Cenário: Morro da Mesa, monte que à distância de
muitos quilômetros avisa aos viajantes que Poxoréu se aproxima. O “Morro do
Gavião Carcará”, conforme denominaram os Bororo que habitaram essas paragens
desde os tempos imemoriais (Kuruguwa
= gavião carcará e Ri = morro).
Subir montanhas tem seus percalços, mas, passo a passo, o que parece ser demasiado sacrifício vai sendo convertido em prazer dos mais raros, desfrutado apenas pelos que se põem a caminho.
Visto de longe, o Morro da Mesa compõe a paisagem
que emoldura a cidade de Poxoréu, complementando as serras que circundam a sua
porção mais ao sul.
Uma palavra o traduz: imponente.
Quem o vislumbra desde a sua base, percebe a energia
que esse monumento de arenito irradia. É um convite à aventura, à liberdade, a
respirar o ar fresco que a brisa constante do topo traz consigo. Tem sido assim
ao longo de muitas décadas e assim será per saecula saeculorum.

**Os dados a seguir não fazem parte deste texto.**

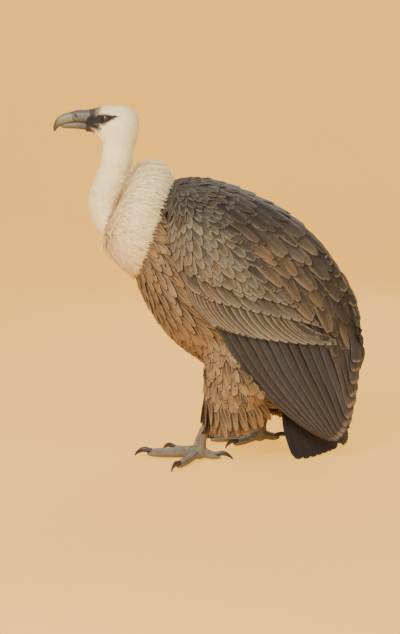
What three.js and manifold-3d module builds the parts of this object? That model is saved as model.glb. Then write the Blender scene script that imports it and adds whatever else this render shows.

A tradição católica do povo nordestino que fundou Poxoréu converteu esse monte num local de peregrinação. Assim, na semana santa, inúmeras pessoas sobem o monte como expiação pelos pecados e para fazer memória do sofrimento do Cristo ao subir o Calvário. Outros o fazem por mera curiosidade. E há aqueles que buscam na subida um momento de contato com a natureza. Na fuga dos fastios cotidianos, impor ao corpo e à mente o desafio de chegar ao cume é higiene mental das mais profícuas e preciosas.
É uma caminhada de 1,5km, com pouco mais de 200m de desnível, que se realiza em 50 minutos. A trilha serpenteia entre árvores e rochas, transpondo obstáculos e recompensando quem se aventura com a visão de um horizonte que se alarga à medida que se sobe: aos poucos, descortina-se Poxoréu... mais uns minutos e o norte se pinta com as luzes de Primavera do Leste.

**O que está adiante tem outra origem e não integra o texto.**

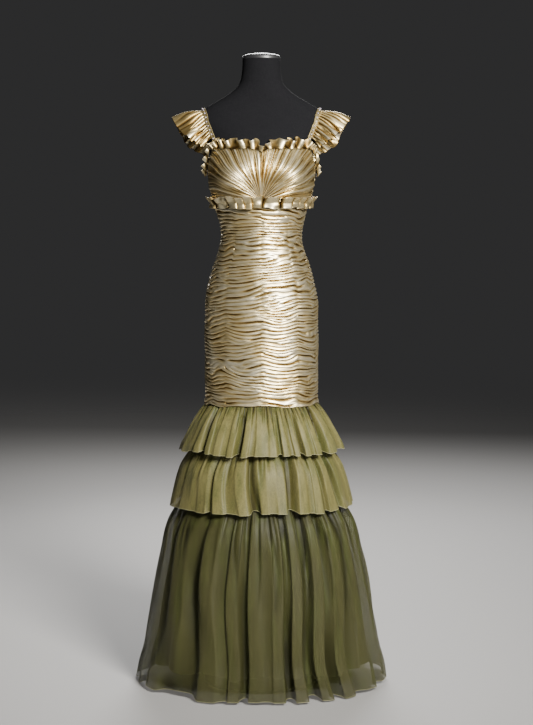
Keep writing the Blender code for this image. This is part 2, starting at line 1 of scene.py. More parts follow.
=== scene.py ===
# %% [markdown]
# # A mermaid gown on its dress form
#
# The gown is champagne satin above and sheer olive chiffon below, and stands on a black dress form. Its
# solids come from the CAD part. This lesson lays cloth over them that looks sewn: folds, gathers, frills,
# braid and beads, each worked out by a formula.
#
# All sizes are in metres. A place on the figure is a turn round the vertical axis, in degrees, 0 at the
# front and +90 at the +X side, and a height. The tables of the figure and of the skirt's layers follow
# the solids' own, because each cloth lies where its solid is. The long tier's top alone is a little
# wider than its solid, to stand clear of the tier above.

# %% Load the solids
from collections import namedtuple

import bmesh
import bpy
import numpy as np
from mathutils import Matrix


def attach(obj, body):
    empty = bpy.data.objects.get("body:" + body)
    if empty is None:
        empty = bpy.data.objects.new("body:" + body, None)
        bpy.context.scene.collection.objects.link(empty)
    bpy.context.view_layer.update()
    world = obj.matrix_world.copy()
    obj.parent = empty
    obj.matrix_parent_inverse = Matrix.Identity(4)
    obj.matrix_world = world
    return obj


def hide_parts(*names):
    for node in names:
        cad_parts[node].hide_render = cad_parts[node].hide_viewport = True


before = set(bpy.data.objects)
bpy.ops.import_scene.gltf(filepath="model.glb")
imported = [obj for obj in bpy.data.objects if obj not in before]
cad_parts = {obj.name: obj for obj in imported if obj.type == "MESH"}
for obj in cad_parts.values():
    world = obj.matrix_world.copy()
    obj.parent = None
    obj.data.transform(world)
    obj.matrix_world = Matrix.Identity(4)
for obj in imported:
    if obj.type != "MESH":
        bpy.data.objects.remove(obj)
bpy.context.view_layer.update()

# %% [markdown]
# ## The figure under the cloth
#
# A dress form is padded to the outline of a woman's body, and each piece of the bodice follows it. The
# form could be sculpted, or measured off a scan. Here it is a short table of half widths and depths at
# some heights, joined by smooth curves, because a formula can be asked for the point at any turn and
# height, and at any distance outside the skin. That is what every cloth above it needs.

# %% The figure's outline

Level = namedtuple("Level", "height half_width front back")
FIGURE = [
    Level(0.770, 0.1445, 0.1000, 0.1050),
    Level(0.880, 0.1455, 0.1030, 0.1120),
    Level(0.964, 0.1465, 0.1050, 0.1200),
    Level(1.008, 0.1455, 0.1040, 0.1230),
    Level(1.052, 0.1440, 0.1010, 0.1200),
    Level(1.095, 0.1365, 0.0975, 0.1120),
    Level(1.139, 0.1240, 0.0940, 0.1000),
    Level(1.182, 0.1090, 0.0895, 0.0880),
    Level(1.215, 0.1015, 0.0865, 0.0820),
    Level(1.247, 0.1025, 0.0870, 0.0820),
    Level(1.290, 0.1130, 0.0930, 0.0870),
    Level(1.333, 0.1290, 0.1010, 0.0930),
    Level(1.387, 0.1390, 0.1060, 0.0990),
    Level(1.420, 0.1410, 0.1040, 0.1010),
    Level(1.441, 0.1400, 0.0990, 0.1010),
    Level(1.462, 0.1410, 0.0910, 0.1000),
    Level(1.490, 0.1540, 0.0780, 0.0980),
    Level(1.515, 0.1670, 0.0650, 0.0950),
    Level(1.535, 0.1720, 0.0560, 0.0900),
    Level(1.553, 0.1650, 0.0480, 0.0840),
    Level(1.568, 0.1510, 0.0430, 0.0780),
    Level(1.583, 0.1270, 0.0400, 0.0730),
    Level(1.598, 0.1010, 0.0390, 0.0690),
    Level(1.614, 0.0780, 0.0380, 0.0660),
    Level(1.632, 0.0610, 0.0370, 0.0640),
    Level(1.655, 0.0540, 0.0370, 0.0620),
    Level(1.700, 0.0505, 0.0380, 0.0600),
]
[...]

O vozerio dos primeiros metros converte-se em silêncio espartano e respeitoso, pois é preciso poupar energia e oxigênio. Todos se ajudam: aqui e ali são vistas mãos que se dão e se apoiam. As poucas palavras ouvidas são de estímulo. Somos agora um organismo que se move morro acima. Andamos juntos, sentindo o mesmo cansaço e o mesmo prazer.

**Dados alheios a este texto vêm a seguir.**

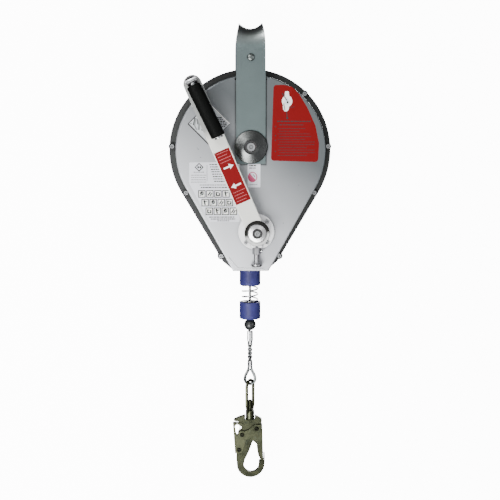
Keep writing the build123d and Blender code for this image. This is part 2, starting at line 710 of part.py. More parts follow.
def swivel_rivet():
    return turned_z([(0, hook_z - 24.0), (4.0, hook_z - 24.0), (4.0, hook_z + 0.3), (5.2, hook_z + 0.3),
                     (5.2, hook_z + 2.2), (3.7, hook_z + 3.0), (3.7, hook_z + 18.0), (2.6, hook_z + 20.2),
                     (0, hook_z + 20.8)])


def hook_body():
    outer = Polyline((-9.2, -9.5), (-20.0, -12.2), (-30.2, -17.0), (-31.6, -19.2), (-29.8, -21.0),
                     (-22.0, -21.6), (-18.0, -25.0), (-17.0, -34.0), (-17.5, -48.0), (-22.6, -62.0),
                     (-26.0, -80.0), (-26.8, -97.0), (-25.2, -113.0))
    outer += ThreePointArc((-25.2, -113.0), (1.5, -133.0), (27.4, -112.5))
    outer += Polyline((27.4, -112.5), (28.8, -102.5), (28.4, -85.5), (26.4, -85.5), (26.2, -99.8),
                      (17.2, -99.8), (17.0, -108.5))
    outer += ThreePointArc((17.0, -108.5), (1.8, -122.4), (-12.3, -108.5))
    outer += Polyline((-12.3, -108.5), (-10.3, -98.5), (-1.9, -80.8), (4.6, -62.5), (7.0, -57.0),
                      (15.0, -48.0), (20.5, -40.0), (21.5, -31.0), (21.0, -25.0), (23.3, -21.5),
                      (22.6, -17.0), (9.2, -9.5), (9.2, -18.4), (-9.2, -18.4), (-9.2, -9.5))
    plate = hook_plane_part(make_face(outer), -hook_half_t, hook_half_t)
    plate -= post(4.05, hook_z - 24.0, hook_z)
    for x, z in (gate_pivot, lock_pivot):
        plate -= Pos(0, 0, hook_z) * disc(3.0, -10, 10, x, z)
    return plate


def rivet(x, z, half, shank=3.0, head=4.3):
    """A tubular rivet with a dished head on both sides."""
    tall = 1.5
    return Pos(0, 0, hook_z) * turned([
        (1.5, half + tall), (head - 0.9, half + tall), (head, half + 0.4), (head, half), (shank, half),
        (shank, -half), (head, -half), (head, -half - 0.4), (head - 0.9, -half - tall), (1.5, -half - tall),
        (1.5, -half + 1.0), (0, -half + 1.0), (0, half - 1.0), (1.5, half - 1.0)], x, z)


def channel(outline, web, y_in, thick, holes=()):
    """Two side plates joined by a web: the shape of a folded steel gate or lever."""
    y_out = y_in + thick
    body = hook_plane_part(outline, y_in, y_out) + hook_plane_part(outline, -y_out, -y_in)
    body += hook_plane_part(web, -y_out, y_out)
    for x, z in holes:
        body -= Pos(0, 0, hook_z) * disc(3.06, -12, 12, x, z)
    return body


def hook_gate():
    plate = make_face(
        Polyline((-10.0, -39.8), (-4.0, -38.2), (3.0, -32.5), (10.0, -27.6), (23.6, -27.6), (25.6, -97.8),
                 (20.4, -97.8), (15.6, -88.0), (14.0, -80.0), (12.2, -65.0), (6.6, -60.2), (-3.0, -58.0),
                 (-14.0, -55.3), (-10.0, -39.8)))
    plate += Pos(*gate_tail) * Circle(8.0)
    web = make_face(Polyline((22.2, -27.6), (23.6, -27.6), (25.6, -97.8), (24.2, -97.8), close=True))
    return channel(plate, web, 6.5, 1.5, (gate_pivot, gate_tail))


def lock_lever():
    plate = make_face(
        Polyline((-33.4, -24.8), (-14.5, -24.8), (-14.5, -28.0), (-18.6, -31.0), (-18.2, -49.0),
                 (-7.6, -57.0), (-11.0, -68.0), (-15.6, -83.0), (-21.5, -85.8), (-29.3, -84.2), close=True))
    plate -= hull_of((-24.6, -32.0, 4.6), (-23.8, -46.0, 3.2))
    web = make_face(Polyline((-33.4, -24.8), (-31.8, -24.8), (-28.1, -84.0), (-29.3, -84.2), close=True))
    return channel(plate, web, 4.8, 1.4, (lock_pivot,))


def snap_hook():
    keep("swivel_eye", swivel_eye())
    keep("swivel_rivet", swivel_rivet())
    keep("hook_body", hook_body())
    keep("hook_gate", hook_gate())
    keep("lock_lever", lock_lever())
    keep("hook_rivets", rivet(*gate_pivot, 8.1), rivet(*lock_pivot, 6.3))
    tail = rivet(*gate_tail, 8.1)
    front = tail & block(-99, 99, -20, -6.5, -900, 0)
    keep("gate_tail_rivets", front, tail & block(-99, 99, 6.5, 20, -900, 0))


def main():
    housing()
    anchorage()
    drum()
    brake()
    retrieval()
    lifeline()
    snap_hook()
    os.makedirs("parts", exist_ok=True)
    for name, solids in made.items():
        found = [s for piece in solids for s in (piece.solids() if hasattr(piece, "solids") else [piece])]
        moved = [Pos(0, 0, -saddle_under_z) * s for s in found]
        export_step(moved[0] if len(moved) == 1 else Compound(children=moved), f"parts/{name}.step")
    print(len(made), "nodes")


main()
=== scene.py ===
"""Looks of the self retracting lifeline on its CAD frame: materials, rope, springs, labels, light, camera."""
import math
import random

import bpy
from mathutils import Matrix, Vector

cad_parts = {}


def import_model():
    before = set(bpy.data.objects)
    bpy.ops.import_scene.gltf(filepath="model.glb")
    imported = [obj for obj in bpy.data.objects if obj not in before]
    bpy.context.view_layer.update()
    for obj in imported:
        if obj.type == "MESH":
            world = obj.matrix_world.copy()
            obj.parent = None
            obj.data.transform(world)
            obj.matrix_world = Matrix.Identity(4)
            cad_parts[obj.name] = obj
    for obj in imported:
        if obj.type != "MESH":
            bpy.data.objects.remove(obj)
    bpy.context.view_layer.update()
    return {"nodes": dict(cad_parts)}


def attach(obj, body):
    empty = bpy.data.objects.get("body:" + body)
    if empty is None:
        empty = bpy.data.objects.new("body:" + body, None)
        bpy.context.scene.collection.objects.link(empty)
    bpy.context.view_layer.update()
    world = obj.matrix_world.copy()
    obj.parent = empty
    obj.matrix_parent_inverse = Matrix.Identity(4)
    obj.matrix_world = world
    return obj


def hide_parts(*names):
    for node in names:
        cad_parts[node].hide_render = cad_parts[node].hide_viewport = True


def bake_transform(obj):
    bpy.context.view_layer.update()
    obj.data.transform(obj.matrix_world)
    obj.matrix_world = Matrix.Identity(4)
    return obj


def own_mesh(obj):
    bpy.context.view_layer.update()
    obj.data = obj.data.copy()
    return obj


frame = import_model()
nodes = frame["nodes"]
random.seed(7)

# Places below are in millimetres and count from the drum's axis, which is this far from the frame's origin.
AXIS_Z = -210.0


def P(x, y, z):
    """A place in the frame, in metres."""
    return Vector((x / 1000, y / 1000, (z + AXIS_Z) / 1000))


# ---- materials ----
class Shader:
    """A small builder for one procedural material."""

    def __init__(self, name, metallic=0.0, **constants):
        self.mat = bpy.data.materials.new(name)
        self.mat.use_nodes = True
        self.tree = self.mat.node_tree
        self.bsdf = self.tree.nodes["Principled BSDF"]
        self.bsdf.inputs["Metallic"].default_value = metallic
        for key, value in constants.items():
            self.bsdf.inputs[key.replace("_", " ")].default_value = value
        self.space = self.node("ShaderNodeTexCoord").outputs["Object"]
        self.normal = None

    def node(self, kind, **settings):
        made = self.tree.nodes.new(kind)
        for key, value in settings.items():
            setattr(made, key, value)
        return made

    def link(self, a, b):
        self.tree.links.new(a, b)

    def feed(self, value, socket):
        """Links another socket, or sets a number or a colour."""
        if isinstance(value, bpy.types.NodeSocket):
            self.link(value, socket)
        elif isinstance(value, float):
            socket.default_value = value
        else:
            socket.default_value = (*value, 1.0)

    def noise(self, size, detail, stretch=(1, 1, 1)):
        """Noise with features of about size millimetres, drawn out along each axis by stretch."""
        mapping = self.node("ShaderNodeMapping")
        mapping.inputs["Scale"].default_value = [1000.0 / (size * s) for s in stretch]
        self.link(self.space, mapping.inputs["Vector"])
        tex = self.node("ShaderNodeTexNoise")
        tex.inputs["Scale"].default_value = 1.0
        tex.inputs["Detail"].default_value = detail
        tex.inputs["Roughness"].default_value = 0.55
        self.link(mapping.outputs["Vector"], tex.inputs["Vector"])
        return tex.outputs["Fac"]

    def span(self, value, low, high, out_low=0.0, out_high=1.0):
        m = self.node("ShaderNodeMapRange")
        m.inputs["From Min"].default_value = low
        m.inputs["From Max"].default_value = high
        m.inputs["To Min"].default_value = out_low
        m.inputs["To Max"].default_value = out_high
        self.link(value, m.inputs["Value"])
        return m.outputs["Result"]

    def mix(self, a, b, share):
        m = self.node("ShaderNodeMix", data_type="RGBA", blend_type="MIX")
        for socket, value in ((m.inputs[6], a), (m.inputs[7], b), (m.inputs[0], share)):
            self.feed(value, socket)
        return m.outputs[2]

    def bump(self, height, depth_mm):
        b = self.node("ShaderNodeBump")
        b.inputs["Strength"].default_value = 1.0
        b.inputs["Distance"].default_value = depth_mm / 1000
        self.link(height, b.inputs["Height"])
        if self.normal is not None:
            self.link(self.normal, b.inputs["Normal"])
        self.normal = b.outputs["Normal"]

    def away_from(self, point):
        shift = self.node("ShaderNodeVectorMath", operation="SUBTRACT")
        shift.inputs[1].default_value = point
        self.link(self.space, shift.inputs[0])
        return shift.outputs[0]

    def painted_light_ramp(self, base, way, low, high, far):
        """Painted light and shade: turns base into the colour far between two distances along a direction, in
        millimetres.
        """
        dot = self.node("ShaderNodeVectorMath", operation="DOT_PRODUCT")
        self.link(self.away_from(P(0, 0, 0)), dot.inputs[0])
        dot.inputs[1].default_value = Vector(way) * 1000
        return self.mix(base, far, self.span(dot.outputs["Value"], low, high))

    def painted_corner_shade(self, base, dark, reach_mm, amount):
        """Painted shade in corners and beside overlapping pieces, where ambient occlusion is low."""
        ao = self.node("ShaderNodeAmbientOcclusion", samples=6)
        ao.inputs["Distance"].default_value = reach_mm / 1000
        return self.mix(base, dark, self.span(ao.outputs["AO"], 0.35, 0.95, amount, 0.0))

    def done(self, color, rough):
        self.feed(color, self.bsdf.inputs["Base Color"])
        self.feed(rough, self.bsdf.inputs["Roughness"])
        if self.normal is not None:
            self.link(self.normal, self.bsdf.inputs["Normal"])
        return self.mat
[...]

Uma pausa... descanso de cinco minutos... as risadas reaparecem. Reiniciamos. Entre rochas e raízes superamos mais dois lances íngremes.
Ânimo! Falta pouco! Um esforço final e passamos o portão de onde se vê o Rio Poxoréu rasgando a paisagem em direção ao Sul, apontando para o relevo que embeleza a região de Jarudore.
O Caminho se estreita, apertado entre a grade de segurança e a rocha. Faltam poucos metros... um gole de água vai bem... respire fundo e dê os últimos passos...
Pronto! Chegamos! Do alto, a cidade fica pequena e a paisagem em 360o não pode ser mais deslumbrante. No horizonte, a leste, um tímido clarão tinge o cimo dos montes, avisando que em instantes o astro-rei nos brindará com sua presença. De início, uma tênue faixa vermelha já contrasta entre o negro do relevo e o céu que já começa a ser mostrado em tons de azul. Num ponto, a luz é mais forte. Já identificamos a exata posição onde o Sol quer se mostrar. E ele se mostra em segundos, iluminando os sorrisos de todos. Um brinde às luzes da aurora! Viva a vida! Irrompe uma salva de palmas... uma revoada de andorinhas nos dá as boas-vindas. Hora de muitas fotos e de café da manhã festivo.
Mais alguns instantes e é chegada a hora de se despedir da montanha e iniciar a descida. Mais algum esforço será necessário. Mais suor será vertido. Desçamos.
Já é dia e o caminho antes percorrido sob a luz de lanternas agora ganha cores que recompensam o caminhar entre as pedras. Atenção redobrada para não escorregar.
Pouco mais de meia hora e já estamos no ponto onde tudo começou. Suados e felizes. Enriquecidos pela experiência e nutridos pelo ar puro. Cansaço que nos fortalece para as inúmeras batalhas que a vida moderna nos impõe.
Retornamos gratos ao Grande Kurugugwári por nos
permitir compartilhar de sua divindade. Que venham outras trilhas!!!